April 14, 2014

By Dr. Samer Attar

One night after an airstrike, strangers found an unresponsive boy on the street near the hospital and brought him to us.  He had no pulse and had a hole the size of a tennis ball in his thigh.  His leg was essentially trying to disconnect itself from the rest of his body.

He was brought into the emergency room, and immediately everyone played a role with precision and efficiency. One medic was doing CPR, others were putting in IVs.  Another medic used his fingers to pinch the femoral artery and stop the bleeding. After CPR and intravenous fluids, we got a pulse and took him down to the operating room, clamped his femoral artery, and placed an external fixator across his femur to stabilize his fracture. A vascular surgeon was then able to harvest a superficial vein from the boy’s other leg. He survived and he got to keep his leg.

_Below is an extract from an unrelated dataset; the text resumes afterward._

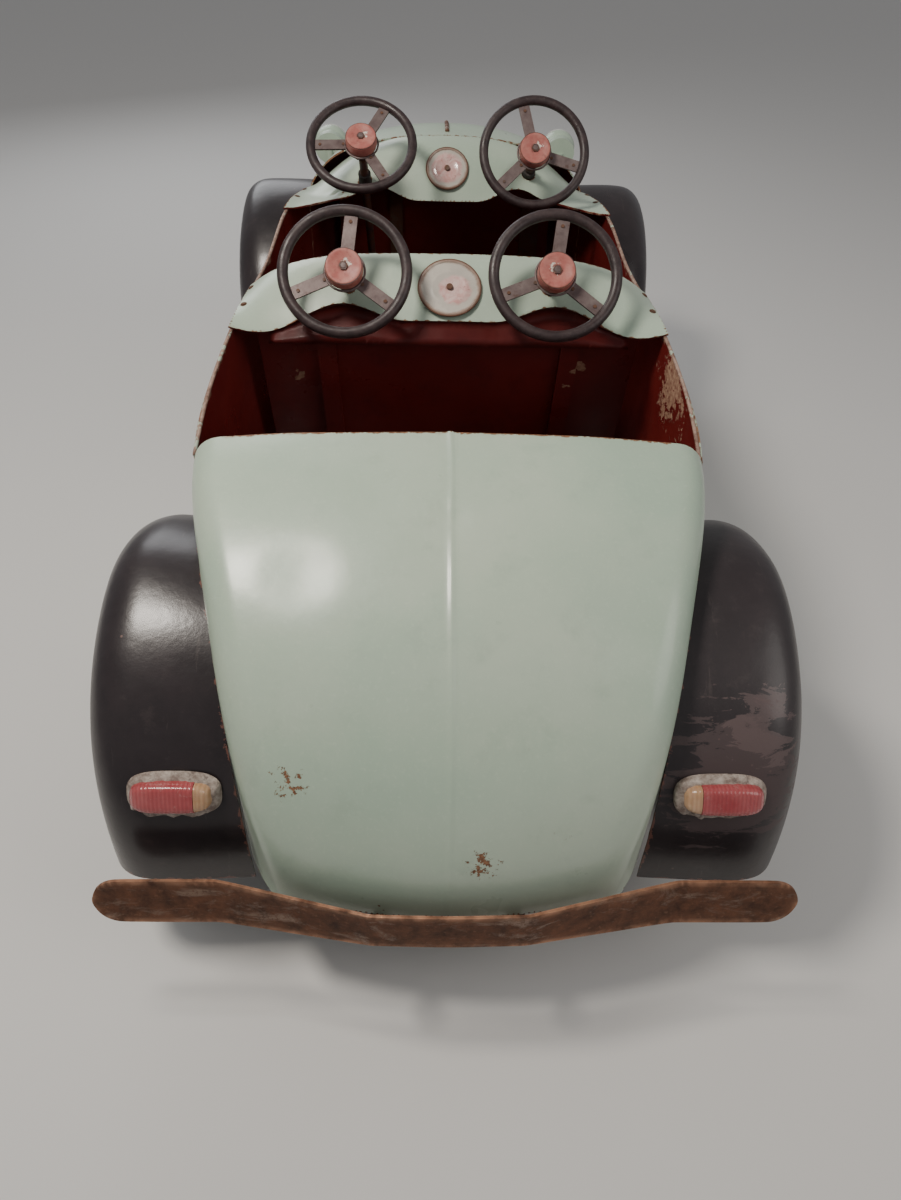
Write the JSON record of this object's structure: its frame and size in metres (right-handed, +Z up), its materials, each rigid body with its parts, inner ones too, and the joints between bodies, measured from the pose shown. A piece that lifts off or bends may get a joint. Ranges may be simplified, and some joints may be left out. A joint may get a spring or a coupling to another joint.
{
  "type": "pedal car",
  "caption": "Two-row, four-seat children's pedal car with a rounded sheet-metal body, separate fenders, a steering wheel at each seat, strip bumpers and chain drive.",
  "frame": {"origin": "centre of the footprint, on the ground under the tyres", "axes": "+Y points forward, +X to the car's right-hand side, +Z up"},
  "size_m": [0.934, 1.95, 0.8095],
  "materials": {
    "mint_paint": "satin gloss, worn, rust specks at the edges",
    "black_paint": "gloss, worn, brushed-over repairs",
    "red_paint": "semi-gloss, chipped",
    "seat_board": "dark red paint, rubbed",
    "frame_paint": "dull black",
    "bumper_steel": "worn plating with brown rust",
    "lens_red": "ribbed, sun-faded",
    "lens_amber": "cream amber, clouded",
    "gasket": "crusted grey sealing compound",
    "headlamp_glass": "clear, clouded",
    "dial_face": "mottled pink over clear",
    "screw_steel": "rusted",
    "rim_bakelite": "dark brown, rubbed",
    "spoke_steel": "dull, stained",
    "hub_red": "faded salmon red, chipped",
    "bright_steel": "oiled",
    "cast": "rough",
    "tyre": "dull",
    "pedal_rubber": "ribbed"
  },
  "bodies": {
    "root": {"floor_pan": "red_paint", "toe_board": "red_paint", "tail_shell": "mint_paint", "side_panel_left": "mint_paint", "side_panel_right": "mint_paint", "rear_cowl": "mint_paint", "front_cowl": "mint_paint", "bonnet": "mint_paint", "grille": "bumper_steel", "seat_bulkhead": "red_paint", "front_seat": "seat_board", "rear_seat": "seat_board", "rear_fender_left": "black_paint", "rear_fender_right": "black_paint", "front_fender_left": "black_paint", "front_fender_right": "black_paint", "tail_lamp_gaskets": "gasket", "tail_lamp_lens_left": "lens_red", "tail_lamp_lens_right": "lens_red", "tail_lamp_reflectors": "lens_amber", "headlamp_shells": "mint_paint", "headlamp_lenses": "headlamp_glass", "rear_bumper": "bumper_steel", "front_bumper": "bumper_steel", "bumper_brackets": "frame_paint", "rear_dial": "dial_face", "front_dial": "dial_face", "dial_screws": "screw_steel", "chassis_frame": "frame_paint", "bearing_blocks": "cast", "front_axle_beam": "frame_paint", "drive_chain": "bright_steel", "column_bushes": "cast"},
    "steering_rear_left": {"steering_rim_rear_left": "rim_bakelite", "steering_spider_rear_left": "spoke_steel", "steering_column_rear_left": "hub_red"},
    "steering_rear_right": {"steering_rim_rear_right": "rim_bakelite", "steering_spider_rear_right": "spoke_steel", "steering_column_rear_right": "hub_red"},
    "steering_front_left": {"steering_rim_front_left": "rim_bakelite", "steering_spider_front_left": "spoke_steel", "steering_column_front_left": "hub_red"},
    "steering_front_right": {"steering_rim_front_right": "rim_bakelite", "steering_spider_front_right": "spoke_steel", "steering_column_front_right": "hub_red"},
    "rear_axle_set": {"rear_axle": "bright_steel", "axle_sprocket": "bright_steel", "tyre_rear_left": "tyre", "disc_rear_left": "mint_paint"},
    "wheel_rear_right": {"tyre_rear_right": "tyre", "disc_rear_right": "mint_paint"},
    "knuckle_left": {"knuckle_left": "frame_paint"},
    "knuckle_right": {"knuckle_right": "frame_paint"},
    "wheel_front_left": {"tyre_front_left": "tyre", "disc_front_left": "mint_paint"},
    "wheel_front_right": {"tyre_front_right": "tyre", "disc_front_right": "mint_paint"},
    "tie_rod": {"tie_rod": "frame_paint"},
    "crank": {"pedal_crank": "bright_steel"},
    "pedal_left": {"pedal_left": "pedal_rubber"},
    "pedal_right": {"pedal_right": "pedal_rubber"}
  },
  "joints": [
    {"name": "rear_axle_turn", "type": "hinge", "parent": "root", "child": "rear_axle_set", "pos_m": [0, -0.593, 0.12], "axis": [1, 0, 0], "continuous": true},
    {"name": "rear_right_wheel_turn", "type": "hinge", "parent": "rear_axle_set", "child": "wheel_rear_right", "pos_m": [0.392, -0.593, 0.12], "axis": [1, 0, 0], "continuous": true},
    {"name": "crank_turn", "type": "hinge", "parent": "root", "child": "crank", "pos_m": [-0.16, 0.425, 0.27], "axis": [1, 0, 0], "continuous": true},
    {"name": "pedal_left_turn", "type": "hinge", "parent": "crank", "child": "pedal_left", "pos_m": [-0.23, 0.487, 0.27], "axis": [1, 0, 0], "continuous": true},
    {"name": "pedal_right_turn", "type": "hinge", "parent": "crank", "child": "pedal_right", "pos_m": [-0.09, 0.363, 0.27], "axis": [1, 0, 0], "continuous": true},
    {"name": "steering_rear_left_turn", "type": "hinge", "parent": "root", "child": "steering_rear_left", "pos_m": [-0.16, -0.167, 0.682], "axis": [0, -0.7193, 0.6947], "continuous": true},
    {"name": "steering_rear_right_turn", "type": "hinge", "parent": "root", "child": "steering_rear_right", "pos_m": [0.16, -0.167, 0.682], "axis": [0, -0.7193, 0.6947], "continuous": true},
    {"name": "steering_front_left_turn", "type": "hinge", "parent": "root", "child": "steering_front_left", "pos_m": [-0.16, 0.285, 0.735], "axis": [0, -0.5736, 0.8192], "range_deg": [-40, 40]},
    {"name": "steering_front_right_turn", "type": "hinge", "parent": "root", "child": "steering_front_right", "pos_m": [0.16, 0.285, 0.727], "axis": [0, -0.788, 0.6157], "continuous": true},
    {"name": "knuckle_left_turn", "type": "hinge", "parent": "root", "child": "knuckle_left", "pos_m": [-0.326, 0.665, 0.12], "axis": [0, 0, 1], "range_deg": [-26, 26]},
    {"name": "knuckle_right_turn", "type": "hinge", "parent": "root", "child": "knuckle_right", "pos_m": [0.326, 0.665, 0.12], "axis": [0, 0, 1], "range_deg": [-26, 26]},
    {"name": "tie_rod_slide", "type": "slide", "parent": "root", "child": "tie_rod", "axis": [1, 0, 0], "range_m": [-0.033, 0.033]},
    {"name": "front_left_wheel_turn", "type": "hinge", "parent": "knuckle_left", "child": "wheel_front_left", "pos_m": [-0.392, 0.665, 0.12], "axis": [1, 0, 0], "continuous": true},
    {"name": "front_right_wheel_turn", "type": "hinge", "parent": "knuckle_right", "child": "wheel_front_right", "pos_m": [0.392, 0.665, 0.12], "axis": [1, 0, 0], "continuous": true}
  ],
  "couplings": [
    {"joint": "crank_turn", "follows": "rear_axle_turn", "ratio": 0.59091},
    {"joint": "pedal_left_turn", "follows": "rear_axle_turn", "ratio": -0.59091},
    {"joint": "pedal_right_turn", "follows": "rear_axle_turn", "ratio": -0.59091},
    {"joint": "knuckle_left_turn", "follows": "steering_front_left_turn", "ratio": 0.634},
    {"joint": "knuckle_right_turn", "follows": "steering_front_left_turn", "ratio": 0.634},
    {"joint": "tie_rod_slide", "follows": "steering_front_left_turn", "m_per_rad": 0.04604}
  ]
}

That night he woke up and told us his name.  The next day his dad found him alive at the hospital.
It’s the everyday actions of a remarkable group of medics working together and it’s the small things like a father reuniting with his son that help keep the despair and the horror at bay in Syria.

The hospital I volunteered at was predominantly funded and supported by SAMS, and everyone who worked there knew that.  Hospitals like this one are havens that can save lives and limbs literally hanging on by a thread, and they are staffed full-time by local Syrian doctors and nurses who had the means to leave Syria but choose to stay and risk their lives to save others.